By Rebecca Harounian Cohenmehr, LMSW
Nearly 100 adults and teens attended the Sephardic Heritage Alliance Inc. (SHAI) and United Parent-Teacher Council (UPTC) forum on the Nassau County Social Host Law concerning the prevention of alcohol consumption by minors in private homes, held at Great Neck North High School.
Panelists included Executive Assistant District Attorney Maureen McCormick, North High Principal Bernard Kaplan, North High Assistant Principals Patricia Hugo and Dr. Daniel Krauz, Kings Point Police Seargent Jim Dalgish and Great Neck Public School district social workers Shahnaz Goldman, Joan Greenberg, Malka Rahmanan and Oana Scholl.
McCormick presented a PowerPoint on the topic, adding information on vehicular crimes related to teen alcohol and drug consumption. She encouraged participation by the high schoolers in attendance, who clearly had been educated in the area of drug and alcohol use/abuse in their health class.
Kaplan enriched the presentation by offering these pointers:
• It is a myth that providing alcohol to teens at home decreases the risk for subsequent drinking problems later in life, though the ceremonial sip of wine on Friday night is not seen as a problem. Studies have shown that the longer teens wait to drink, the more beneficial it is to their lives. The rational part of a teen’s brain is not fully developed and won’t be until he or she turns about 25 years old. Adult and teen brains work differently. Adults think with the prefrontal cortex, the brain’s rational part, whereas teens think with the amygdala, the emotional part. This is why teens are often emotional, and may make poor judgments unless they fully think through what they’re doing. Basically, alcohol and teens don’t make a good match. Parents should be cautious and discourage their teens from consuming alcohol at bar/bat mitzvahs.
• There are resilience factors that we can enforce during the tumultuous teen years. These include, but are not limited to, family dinners and family vacations and, in general, spending quality time with our kids. Family activities build bonds where kids have fun and are exposed to their parents’ values.
• In general, teens will experiment, whether we like it or not. That does not mean we have to encourage their bad behaviors. As parents, we need to encourage our children’s positive behaviors, such as their involvement with school clubs, music, athletics and other positive endeavors. When involved with these positive things, kids will be less likely to, and have less time to, get involved with negative activities. We need to provide a clear message.

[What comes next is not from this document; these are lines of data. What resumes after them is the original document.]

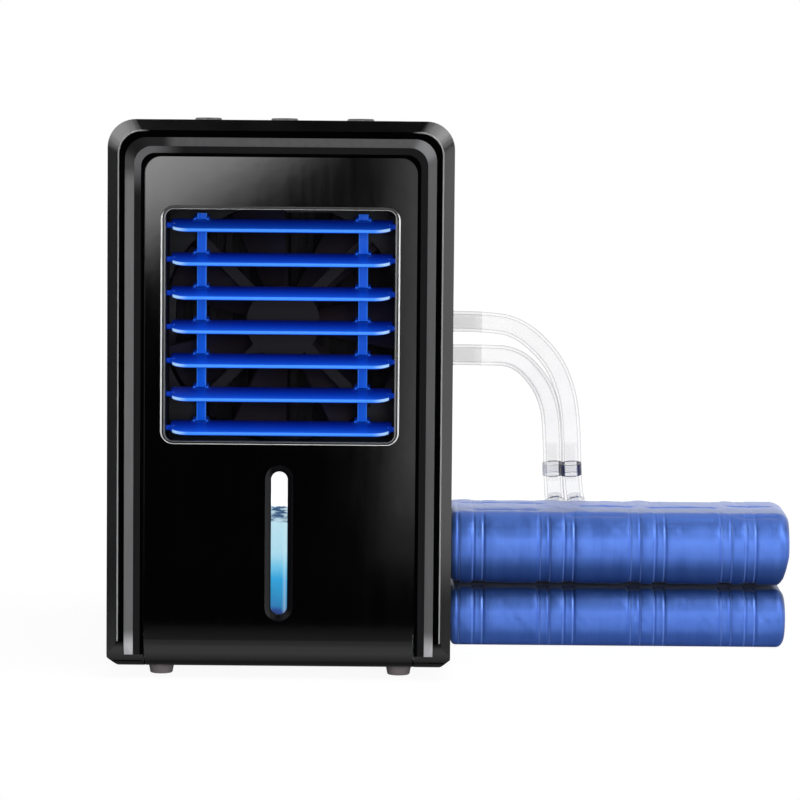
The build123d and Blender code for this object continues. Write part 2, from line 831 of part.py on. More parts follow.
def make_pump_body():
    motor, volute, cover, _ = pump_stations()
    z = pump_axis_z()
    half = pump_motor_width / 2
    low = z - pump_motor_height / 2
    body = block(pump_x - half, pump_x + half, motor, volute + 1, low, low + pump_motor_height)
    body = fillet(body.edges().filter_by(Axis.Y), 4.0)
    body += rod_y(pump_x, z, volute, cover, pump_radius)
    body += rod_z(pump_x, fitting_y, z, pump_outlet_top, pump_outlet_radius)
    body += rod_z(pump_x, fitting_y, pump_outlet_top - 1, pump_outlet_top + inner_barb_length,
                  inner_barb_radius)
    body -= rod_y(pump_x, z, cover - pump_chamber_depth, cover + 1, pump_chamber_radius)
    body -= rod_z(pump_x, fitting_y, z, pump_outlet_top + inner_barb_length + 1, 1.8)
    return body - rod_y(pump_x, z, volute - 6, cover, impeller_shaft_radius + shaft_clearance)


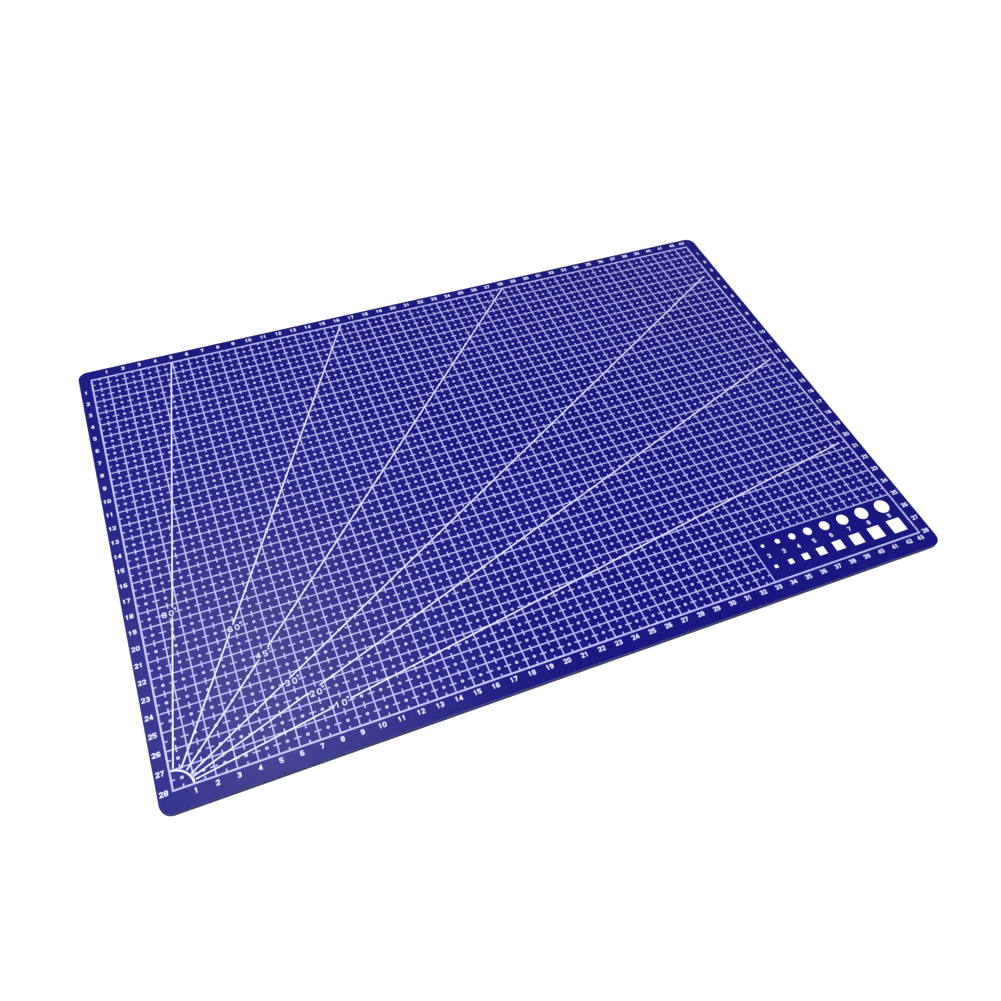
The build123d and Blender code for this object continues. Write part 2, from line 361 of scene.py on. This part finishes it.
def add_floor():
    mesh = bpy.data.meshes.new("floor")
    mesh.from_pydata(floor_corners(FLOOR_HALF), [], [[0, 1, 2, 3]])
    floor = bpy.data.objects.new("floor", mesh)
    bpy.context.scene.collection.objects.link(floor)
    m = Nodes("floor_white")
    m.shader.inputs["Base Color"].default_value = (0.94, 0.94, 0.94, 1)
    m.shader.inputs["Roughness"].default_value = 0.9
    m.shader.inputs["Specular IOR Level"].default_value = 0.1
    mesh.materials.append(m.material)


def add_softbox(name, place, aim, size, watts):
    data = bpy.data.lights.new(name, "AREA")
    data.shape = "RECTANGLE"
    data.size, data.size_y = size
    data.energy = watts
    light = bpy.data.objects.new(name, data)
    light.location = place
    light.rotation_euler = (Vector(aim) - Vector(place)).to_track_quat("-Z", "Y").to_euler()
    bpy.context.scene.collection.objects.link(light)


def add_sun(name, from_direction, strength):
    """Even light from a broad soft source far away."""
    data = bpy.data.lights.new(name, "SUN")
    data.energy = strength
    data.angle = math.radians(40)
    light = bpy.data.objects.new(name, data)
    light.rotation_euler = Vector(from_direction).to_track_quat("Z", "Y").to_euler()
    bpy.context.scene.collection.objects.link(light)


def add_world():
    """Bright at the horizon and dim overhead. The mat's flat face mirrors the dim part in the main view."""
    world = bpy.data.worlds.new("studio")
    world.use_nodes = True
    tree = world.node_tree
    background = tree.nodes["Background"]
    where = tree.nodes.new("ShaderNodeTexCoord")
    split = tree.nodes.new("ShaderNodeSeparateXYZ")
    ramp = tree.nodes.new("ShaderNodeValToRGB")
    ramp.color_ramp.elements[0].position = 0.24
    ramp.color_ramp.elements[0].color = (1, 1, 1, 1)
    ramp.color_ramp.elements[1].position = 0.46
    ramp.color_ramp.elements[1].color = (0.035, 0.035, 0.04, 1)
    tree.links.new(where.outputs["Generated"], split.inputs["Vector"])
    tree.links.new(split.outputs["Z"], ramp.inputs["Fac"])
    tree.links.new(ramp.outputs["Color"], background.inputs["Color"])
    bpy.context.scene.world = world


add_floor()
add_world()
add_softbox(
    "sheen_softbox", place=(-0.19, 0.58, 1.38), aim=(-0.02, -0.02, 0), size=(0.40, 0.50), watts=3.2
)
add_softbox(
    "key_softbox", place=(-0.62, -0.50, 0.95), aim=(-0.05, -0.02, 0), size=(0.55, 0.55), watts=9.5
)
add_sun("front_sun", from_direction=(0.25, -0.50, 0.83), strength=2.85)
bpy.context.scene.view_settings.view_transform = "Standard"
bpy.context.scene.view_settings.look = "None"
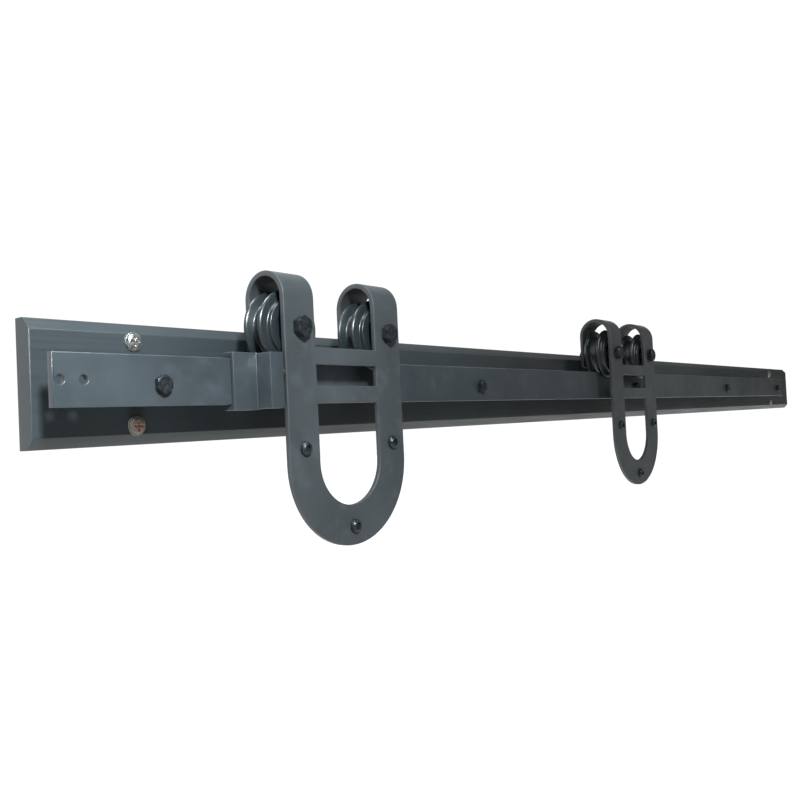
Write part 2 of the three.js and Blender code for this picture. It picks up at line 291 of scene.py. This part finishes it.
def rust(name, rim, heart):
    """A plated screw gone rusty: a dull buff rim and an orange-brown, pitted middle."""
    paint = Paint(name, metallic=0.25)
    middle = paint.remap(paint.attribute("reach"), 0.72, 0.42)
    blotches = paint.noise(420, 6, 0.65)
    patchy = paint.times(middle, paint.remap(blotches, 0.25, 0.6, 0.55, 1.0))
    tone = paint.mix(patchy, rim, heart)
    pitted = paint.mix(paint.remap(blotches, 0.58, 0.72), tone, shade(heart, 0.5))
    paint.bump(blotches, 0.25 * MM, 0.7)
    return paint.done(pitted, paint.remap(blotches, 0.3, 0.7, 0.5, 0.8))


def rubber(name, colour):
    """Matt rubber with a fine moulded grain and a bloom of grey."""
    paint = Paint(name)
    bloom = paint.remap(paint.noise(300, 6), 0.4, 0.7)
    paint.bump(paint.noise(1500, 3), 0.05 * MM)
    tone = paint.mix(bloom, colour, shade(colour, 2.2))
    return paint.done(tone, paint.remap(bloom, 0, 1, 0.7, 0.88))


MATERIALS = {
    "board_paint": painted_wood("board_paint", (0.027, 0.034, 0.038), 0.42),
    "rail_coat": powder_coat("rail_coat", (0.036, 0.044, 0.050), 0.34),
    "hanger_coat": powder_coat("hanger_coat", (0.042, 0.048, 0.052), 0.46),
    "bolt_black": black_oxide("bolt_black", (0.024, 0.028, 0.031)),
    "wheel_nylon": nylon("wheel_nylon", (0.016, 0.020, 0.022)),
    "bearing_steel": turned_steel("bearing_steel", (0.45, 0.45, 0.44), 0.28),
    "bush_steel": turned_steel("bush_steel", (0.3, 0.3, 0.3), 0.35),
    "screw_zinc": zinc("screw_zinc", (0.72, 0.71, 0.68)),
    "screw_rusty": rust("screw_rusty", (0.27, 0.25, 0.225), (0.5, 0.31, 0.25)),
    "bumper_rubber": rubber("bumper_rubber", (0.012, 0.013, 0.014)),
}
SLOT_OF = {part["node"]: part["material_slot"] for part in frame["record"]["subparts"]}
BODY_OF = {
    node: body for body, nodes in frame["record"]["behaviour"]["bodies"].items() for node in nodes
}

# ---- Shape building blocks -------------------------------------------------------------------

SHARP = math.radians(32)  # faces that meet at more than this show an edge
EDGE_STEPS = 3
HOLE_STEPS = 32


def stand_for(node, bm):
    """Makes the finished piece from a bmesh in the row frame, in place of the CAD node."""
    bmesh.ops.recalc_face_normals(bm, faces=bm.faces)
    mesh = bpy.data.meshes.new(node + "_shape")
    bm.to_mesh(mesh)
    bm.free()
    mesh.polygons.foreach_set("use_smooth", [True] * len(mesh.polygons))
    mesh.set_sharp_from_angle(angle=SHARP)
    piece = bpy.data.objects.new(node + "_piece", mesh)
    bpy.context.scene.collection.objects.link(piece)
    mesh.materials.append(MATERIALS[SLOT_OF[node]])
    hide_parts(node)
    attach(piece, BODY_OF[node])


def soften(points, radius, steps=4, closed=False):
    """The same line of 2-D points with each corner rounded off. A point may carry its own radius."""
    count = len(points)
    line = []
    for i, point in enumerate(points):
        here = Vector(point[:2])
        if not closed and i in (0, count - 1):
            line.append(here)
            continue
        reach = point[2] if len(point) > 2 else radius
        before = Vector(points[i - 1][:2]) - here
        after = Vector(points[(i + 1) % count][:2]) - here
        start = here + before.normalized() * min(reach, 0.45 * before.length)
        end = here + after.normalized() * min(reach, 0.45 * after.length)
        for k in range(steps + 1):
            t = k / steps
            line.append(start.lerp(here, t).lerp(here.lerp(end, t), t))
    return line


def spin(rings, centre, axis="Y", steps=96, closed=False):
    """A body turned round an axis. A ring is (radius, distance along the axis), or a function that
    gives both at an angle; a first or last ring of radius 0 is a pole."""
    bm = bmesh.new()
    reach = bm.verts.layers.float.new("reach")
    widest = 0
    rows = []
    for ring in rings:
        places = []
        for k in range(steps):
            angle = 2 * math.pi * k / steps
            radius, along = ring(angle) if callable(ring) else ring
            widest = max(widest, radius)
            places.append((radius, along, angle))
        if max(radius for radius, _, _ in places) < 1e-9:
            places = places[:1]
        row = []
        for radius, along, angle in places:
            side, up = radius * math.sin(angle), radius * math.cos(angle)
            offset = Vector((side, along, up) if axis == "Y" else (along, side, up))
            vert = bm.verts.new(centre + offset)
            vert[reach] = radius
            row.append(vert)
        rows.append(row)
    for vert in bm.verts:
        vert[reach] /= widest
    pairs = list(zip(rows, rows[1:]))
    if closed:
        pairs.append((rows[-1], rows[0]))
    for first, second in pairs:
        for k in range(steps):
            j = (k + 1) % steps
            a, b = first[k % len(first)], first[j % len(first)]
            c, d = second[j % len(second)], second[k % len(second)]
            face = [a]
            for vert in (b, c, d):
                if vert not in face:
                    face.append(vert)
            bm.faces.new(face)
    return bm


FLAT_FACE = 0.47  # radius of a hexagon head's flat, round face, over its width across flats
CHAMFER_SLOPE = 0.55


def hexagon(flats, along, ease=0.985):
    """A ring with six sides, with a corner at the top and one below, each corner eased a little."""
    corner = flats / math.sqrt(3)

    def place(angle):
        turn = angle % (math.pi / 3) - math.pi / 6
        return min(flats / 2 / math.cos(turn), corner * ease), along

    return place


def hex_chamfer(flats, along, towards):
    """The curved line where a cone cuts a hexagon's six sides."""
    outline = hexagon(flats, along)

    def place(angle):
        radius, _ = outline(angle)
        return radius, along + towards * CHAMFER_SLOPE * (radius - FLAT_FACE * flats)

    return place


def inset_loop(loop, distance):
    """A closed outline moved into the material, which lies on its left."""
    moved = []
    for i, here in enumerate(loop):
        before = (here - loop[i - 1]).normalized()
        after = (loop[(i + 1) % len(loop)] - here).normalized()
        n1, n2 = Vector((-before.y, before.x)), Vector((-after.y, after.x))
        moved.append(here + (n1 + n2) * (distance / (1 + n1.dot(n2))))
    return moved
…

• It is OK to say, “No, you can’t go to Susie’s party because there will be no parental supervision.” Kaplan encouraged parents to pick up the phone and talk with the parents of their kids’ friends and find out if they will be present at their children’s upcoming gathering.
• Our children need limits and boundaries and they need to know what we expect of them. They want to please us and if we expect them not to drink, they are much more likely not to drink.
• Some teens and adults have a drink before a social gathering in order to lose their inhibitions and be able to socialize more readily. Many children refer to this as “pre-gaming.” The long-term effect is increased tolerance to the alcohol and needing more and more of it in order to get the desired effect, which can affect the person’s personality and may lead to depression.
Details of the Social Host Law, which can be found at www.nassaucountyny.gov/2014/social-host-law, aims to curtail underage drinking in private homes where adults knowingly allow minors to consume alcohol. The law applies to any adult, including a parent, who is older than 18 and knowingly allows drinking of alcohol by any person younger than age 21. Anyone older than age 18
who owns, rents or controls a private home and knowingly allows the use of alcohol by any minor on the premises and fails to take corrective action upon learning of the consumption of alcohol may be charged. Corrective action may include, but is not limited to, demanding the minor to stop drinking or leave the premises.
Underage drinking can be reported anonymously by calling 866-UNDER-21. Other valuable resources include Partnership for Drug-Free Kids, www.drugfree.org, and MADD (Mothers Against Drunk Drivers), www.madd.org.
Social worker Rebecca Harounian Cohenmehr coordinated this event.